There are also some notable omissions, the result of local residents having campaigned to have their residence removed before the list of potential heritage items was made public. These omissions include the Russell Slade House by Ian McKay.

An Interim Heritage Order has been placed on Muller’s Hamilton House so that its significance can be properly investigated. The house was substantially intact when sold in 2011. The purchaser must have been aware that the house was a work of a well-known architect; the real estate agents publicity clearly lists the architect and describes the intactness of the house. In 1962 the organic architecture in suburban Sydney was recognised internationally, the Architectural Review commenting that “the most flourishing school of Wrightians was in Australia these days”1. Pindari Place, Bayview, is the only location in New South Wales with houses by McKay, Muller and Rickard, the three leading exponents in the state of what Frank Lloyd Wright had termed organic architecture.

The community heritage study process is failing to protect the state’s 20th century architectural heritage. Residences that are well known among the architectural community, at a national level not just a state level, continue to be omitted from Community Heritage Studies, yet material on these houses is widely available in the public domain and is provided free of charge by the NSW Chapter on request. Recent Architecture on Show talks featured architect-designed houses in the Pittwater area by Muller, Rickard, Leplastrier, Peter Stutchbury and Ken Woolley.

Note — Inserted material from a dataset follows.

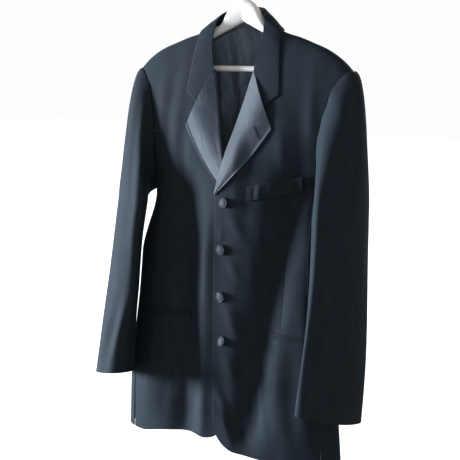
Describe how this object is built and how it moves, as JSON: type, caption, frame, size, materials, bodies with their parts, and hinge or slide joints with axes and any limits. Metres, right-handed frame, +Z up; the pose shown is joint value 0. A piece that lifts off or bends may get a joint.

Pittwater Council are to be congratulated for seeking to include postwar architect-designed houses in their LEP, and for contacting Muller to seek his views regarding the Hamilton House, however, it remains to be seen if the Hamilton House can be saved and protected. logo abdigital

Dr Noni Boyd
Heritage Officer

FOOTNOTE  1. Cross Section, April 1963

Editor’s note: At the time of publication, Rob Stokes, the Minister for Heritage, has approved an Interim Heritage Order for the Hamilton House.